The latest figures show Tzipi Livni, the foreign minister and leader of the moderate Kadima party, has almost closed the gap on the former prime minister. Surveys published on Friday predicted that she would get about 25 seats in the Knesset, or parliament, compared with 27 for the Likud Party's Netanyahu.

The Right-wing politician, who had enjoyed a strong lead, appears to be losing ground in the final days of the campaign before polling day on Tuesday.

But the kingmaker will almost certainly be Avigdor Lieberman, from the hard-Right Yisrael Beiteinu party, who is likely to win enough seats to be able to choose a prime minister and make or break a coalition.

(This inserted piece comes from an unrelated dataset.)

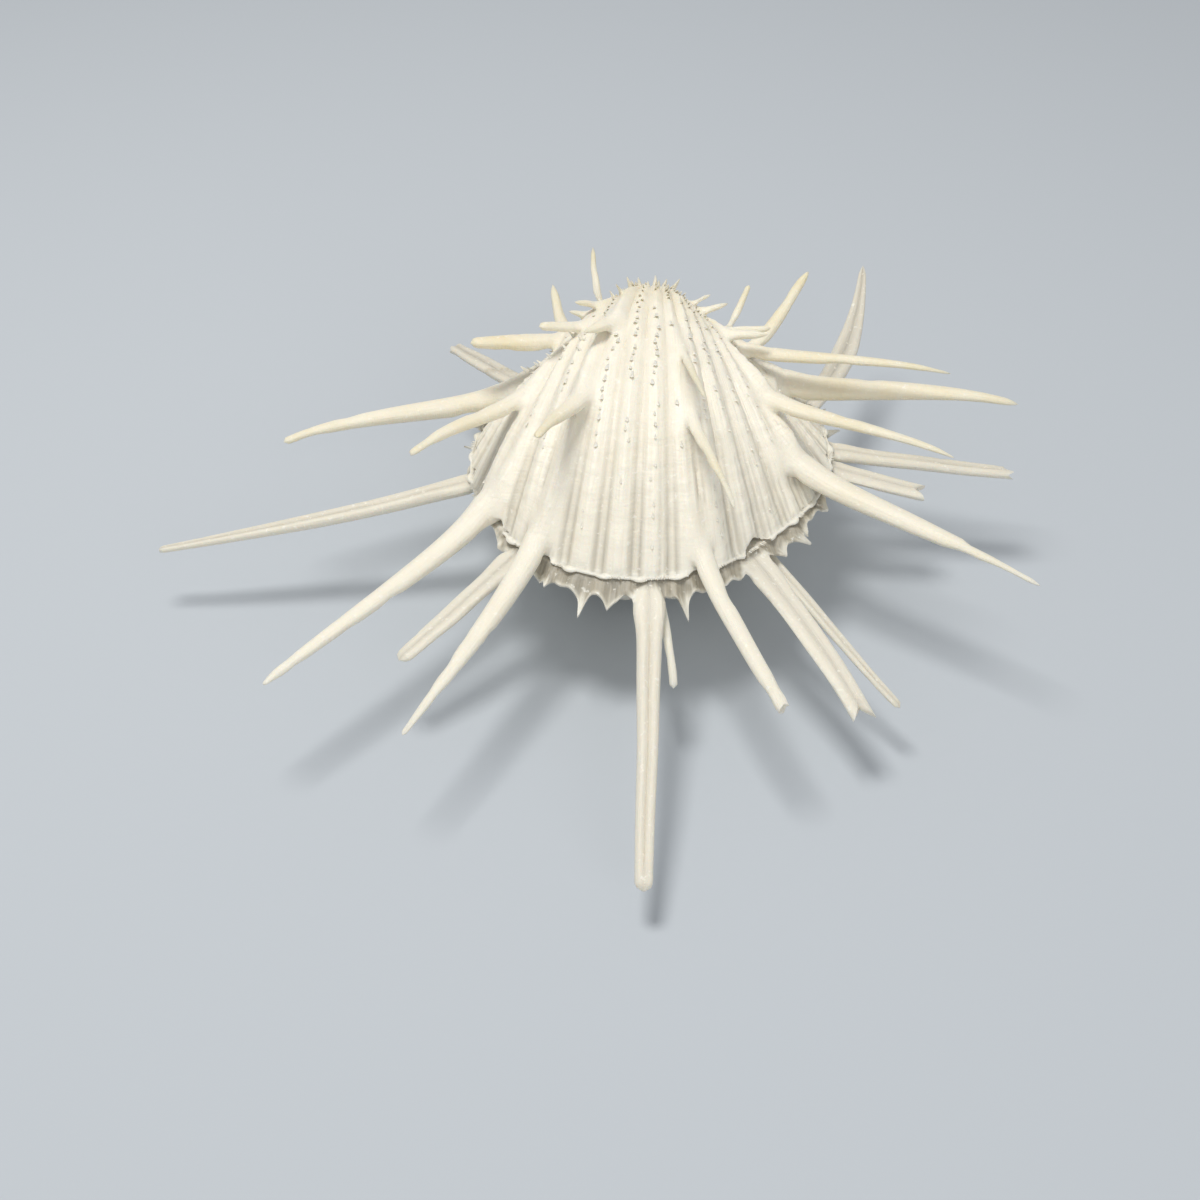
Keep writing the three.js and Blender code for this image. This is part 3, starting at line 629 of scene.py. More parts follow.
def lowerBlank():
    # the lower valve as a grid of growth by angle, closed by a flat fan on the rim plane
    angle = rimAngles(lowerForm["columns"])[None]
    growth = np.linspace(lowerValve["firstGrowth"], 1, lowerForm["rows"] + 1)[:, None]
    point, normal = surfaceFrame(lowerValve, growth, angle)[:2]
    grid = point + normal * lowerRelief(growth, angle)[..., None]
    grid[-1] = growthPoint(lowerValve, 1.0, angle[0])
    grid[-1, :, 2] = rimHeight + 0.05
    return closedGrid(grid, rimMiddle(rimHeight + 0.05))


def frillEdge(degrees):
    # concave arcs between cusps: from each valley the edge climbs to the next cusp as a power
    places, outs = np.array(frill["edge"]).T
    step = np.clip(np.searchsorted(places, degrees, side="right") - 1, 0, len(places) - 2)
    share = (degrees - places[step]) / (places[step + 1] - places[step])
    low, high = outs[step], outs[step + 1]
    climb = np.where(high > low, share**frill["arch"], 1 - (1 - share)**frill["arch"])
    return low + (high - low) * climb


def frillSurface():
    # a thin folded sheet that stands out from the rim to its edge: rows from the rim outwards over the
    # top and back underneath, and a fan over each end
    degrees = np.linspace(frill["from"], frill["to"], frill["columns"] + 1)
    angle = np.radians(degrees)
    edge = frillEdge(degrees)
    share = np.linspace(0, 1, frill["rows"])[:, None]
    out = -frill["rootDepth"] + (edge[None] + frill["rootDepth"]) * share
    lean = np.zeros_like(out)
    for place, length, slope in frill["spikes"]:
        point = length * np.exp(-(np.abs(degrees - place) / frill["spikeWidth"])**1.6)
        point = point[None] * smooth(0.75, 1, share)
        out += point
        lean += np.radians(slope * 0.08) * point
    base = frillPoint(np.broadcast_to(angle, out.shape) + lean, out)
    open = smooth(-1.2, 2.2, out)  # how far the frill has left the rim
    fold = np.cos(2 * np.pi * (degrees[None] + 1.1 * ripple(41, degrees[None] * 0.25)) / frill["foldPitch"])
    uneven = 1 + 0.4 * ripple(42, degrees[None] * 0.2, out * 0.4)
    base[..., 2] += frill["foldHeight"] * fold * open * uneven
    for row in lowerSpines.values():
        if row[1][0] > 1:
            # the frill dips where a spine comes out of it
            base[..., 2] -= 0.9 * np.exp(-((degrees[None] - row[0]) / 1.1)**2) * smooth(0, 4, out)
    ceiling = rimHeight - shell["rimGap"] - frill["lipClearance"]
    base[..., 2] = np.minimum(base[..., 2], ceiling + 0.9 * open)
    thinning = frill["edgeThickness"] - frill["rootThickness"]
    thick = frill["rootThickness"] + thinning * smooth(0, 0.75, share)
    top, under = base.copy(), base[::-1].copy()
    top[..., 2] += thick / 2
    under[..., 2] -= thick[::-1] / 2 + 1.2 * smooth(0.6, 0, share[::-1])
    loop = np.concatenate([top, under])
    ends = [loop[:, 0].mean(0), loop[:, -1].mean(0)]
    points = np.concatenate([loop.transpose(1, 0, 2).reshape(-1, 3), ends])
    return points, *ringFaces(loop.shape[1], loop.shape[0])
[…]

He may not, however, choose to install his nearest ideological ally, Netanyahu. Instead, Livni's supporters are convinced she could still emerge as premier.

Eyal Arad, the Kadima campaign manager, said: "I believe we're going to win this one by a narrow margin." Between 20 and 30 per cent of Israelis are still undecided and these floating voters tend to be young and female, fitting the usual profile of Kadima supporters.

Keeping "Bibi", as all Israelis know him, out of the premiership means tactically voting for Kadima. Arad said undecided voters understood that "if you don't vote for Tzipi Livini, then you'll get Bibi" and they would respond accordingly.

Arad's personal forecast is that Livni will outperform the polls and come first with 27 to 30 seats. Even so, the block of Right-wing parties in the Knesset will still be larger than Livni's natural allies among the centre-Left.